The only thing we can say is the team’s pass rush improved as the season wore on. A lot of that had to do with the Giants playing against teams that were not in playoff contention in the final month of the season.

They allowed 30.9 points per game against teams that finished with winning records. That is unacceptable by any team playing in this league. And if you really want to know how the season went for the Giants, that stat alone tells the story.

GRADE - D

COACHING

This may have been one of Coughlin’s toughest. He had to adjust like everyone else to the new offense, get on the same page with Ben McAdoo, keep the ship sailing and hope Eli Manning did not cause a mutiny at first going.

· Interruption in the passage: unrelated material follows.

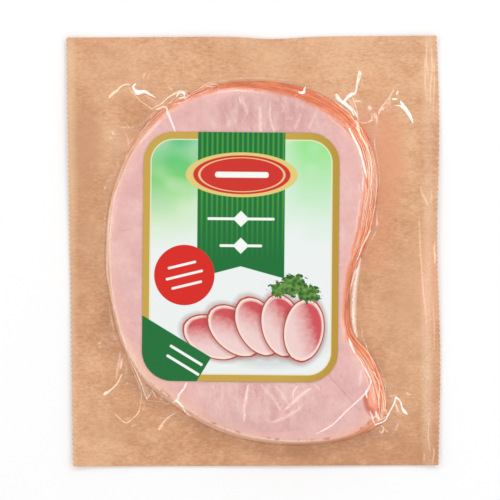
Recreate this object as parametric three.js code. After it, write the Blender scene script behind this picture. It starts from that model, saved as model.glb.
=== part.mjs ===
// Vacuum pack of sliced pork loin: a kraft-look backing sheet with pinked side edges, a fanned stack of thin
// slices, a clear top film sucked tight over the stack, and a rounded label stuck on the film.
// Millimetres. The pack lies flat: +X is to the right and +Y to the top of the label, +Z points up out of the
// front. The origin is on the surface it lies on, under the middle of the backing sheet.
import * as THREE from "three";

// Driving dimensions
const SHEET_CORNERS = {
  topLeft: new THREE.Vector2(-84, 96.2),
  topRight: new THREE.Vector2(83, 97),
  bottomRight: new THREE.Vector2(84, -96),
  bottomLeft: new THREE.Vector2(-81, -96.5),
};
const TOP_EDGE_DIP = { depth: 1.1, middle: 0.12, width: 0.17 };
const RIGHT_EDGE_SWAY = { reach: 0.6, crest: 59, length: 108 };
const BACKING_THICKNESS = 0.5;
const FILM_THICKNESS = 0.3;
const SLICE_COUNT = 8;
const SLICE_THICKNESS = 1.25;
const LABEL_WIDTH = 87.5;
const LABEL_HEIGHT = 111.3;
const LABEL_CORNER = 13.6;
const LABEL_THICKNESS = 0.3;
const LABEL_MIDDLE = new THREE.Vector2(-5.5, -2.4);
const LABEL_TURN = THREE.MathUtils.degToRad(-0.5);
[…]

The offense did progress but not by much. As Graziano said, “It was clearly a rebuilding year. Still, the Giants finished one game worse than last season. They had one win against a team with a winning record and went 0-7 against teams that made the playoffs. They deserved to be counted among the league's worst teams.”

That is certainly enough for the natives – and management – to get restless. This coming season is pivotal to the success of the franchise.